I love wayland. I’m 100% on it since the KDE 6.0 Beta end of 2023. Back then i wanted to try the HDR of my new monitor. I can’t remember the last time I had a problem of any kind or thought “That worked under X”.
Multi-Monitor setup with different resolutions and refresh-rates. wayland does not care. it just works. And this is to a big part a gaming machine btw.
I made a gradual switch from windows to Arch starting in may. At first I had some issues but since nvidia 555.x drivers launched everything just works.
Gsync/VRR? No issues. HDR? No issues. Three monitors, some rotated, with different refresh rates one of them ultra wide? No issues at all. It’s amazing.
Made the full switch about 1,5 months back and deleted all windows partitions two weeks ago. Works for gaming, work and casual browsing without flaw and I’m glad I made the switch.
Yo, try it on nvidia…or try some older programs, try playing games.
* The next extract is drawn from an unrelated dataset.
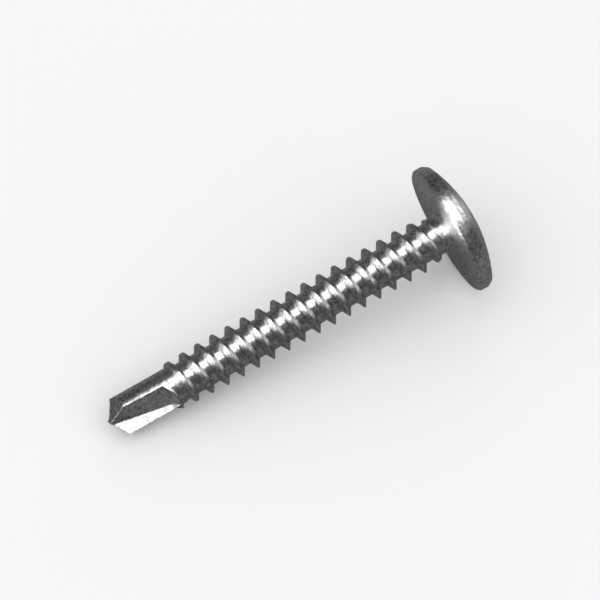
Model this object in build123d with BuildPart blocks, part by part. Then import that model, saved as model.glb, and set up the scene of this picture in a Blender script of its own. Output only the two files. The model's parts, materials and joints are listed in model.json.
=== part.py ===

Wayland is already good, but if it keeps being developed at this speed, then its 10 or more years left for this things to work yet.
I play games all the time. Actually that is what i do the most lately. Either via Lutris or Steam. Sometime with Gamescope (for HDR) or just normal. I had not even one single problem. Including older programs, emulators, etc.
And yeah, this is a full AMD system, so quite possible that this makes the difference. But as far i read, nVidia gets better constantly too.
Its just because xwayland is doing its job, but many games and programs don’t work even on it, you just need to switch to X11 manually, this is annoying me. I don’t know why people downvote, maybe because they don’t have nvidia and don’t know how it works there. I have nvidia and use linux 2 years already, I can confidently say from my experience, X11 is more laggy but more stable, you need special kernel for wayland to work just better on nvidia, and still it is not as good as just using x11.
Yeah and xwayland is working just fine for me right now. It’ll be nice when it’s no longer needed, but in the meantime, it has caused no noticable performance issues for me.
but many games and programs don’t work even on it, you just need to switch to X11 manually, this is annoying me.
This has never once happened to me. I have never had to switch my session to x11 for any reason whatsoever, especially not for compatibility issues. Been over a year now.
Dunno what distro or hardware you’re running, but I suspect Wayland is not the issue.
That is NVIDIA’s fault. They wanted everyone to use the inferior EGLStreams while knowing GBM is better. Everyone ignored them and moved on, so NVIDIA sucks on Wayland. They did change their mind recently so maybe you’ll get support at some point in the future. Unfortunately there’s nothing to do from the Wayland side to fix this, except for adopting EGLStreams which nobody will do.
My very first experience with Linux last year was switching from X to Wayland to get my touchpad to work properly. The only thing I’ve noticed that doesn’t work on Wayland is that mouse following cat.
I think I saw something recently about the cursor getting some tweaks in Wayland, I think KDE was working on it? Not sure if it’ll help this kind of stuff but they’re trying to standardize the cursor a bit better
Yeah the pointer is handled differently so the old packages don’t work, and I couldn’t find an updated package possibly because no one has bothered to write one yet. It’s perfectly understandable and not an issue whatsoever.
I haven’t switched to Wayland yet cuz I’m stuck with a GT 710, which only supports the 470 series driver, which… Doesn’t really run Wayland. Hopefully some day, I’ll get my hands on a Radeon GPU and then fully migrate to Wayland, cuz my laptop already rocks it with Sway and, no complains at all
(I know about it having EGLStreams support which only GNOME uses, but it has no GBM support, which… well, all other compositors uses)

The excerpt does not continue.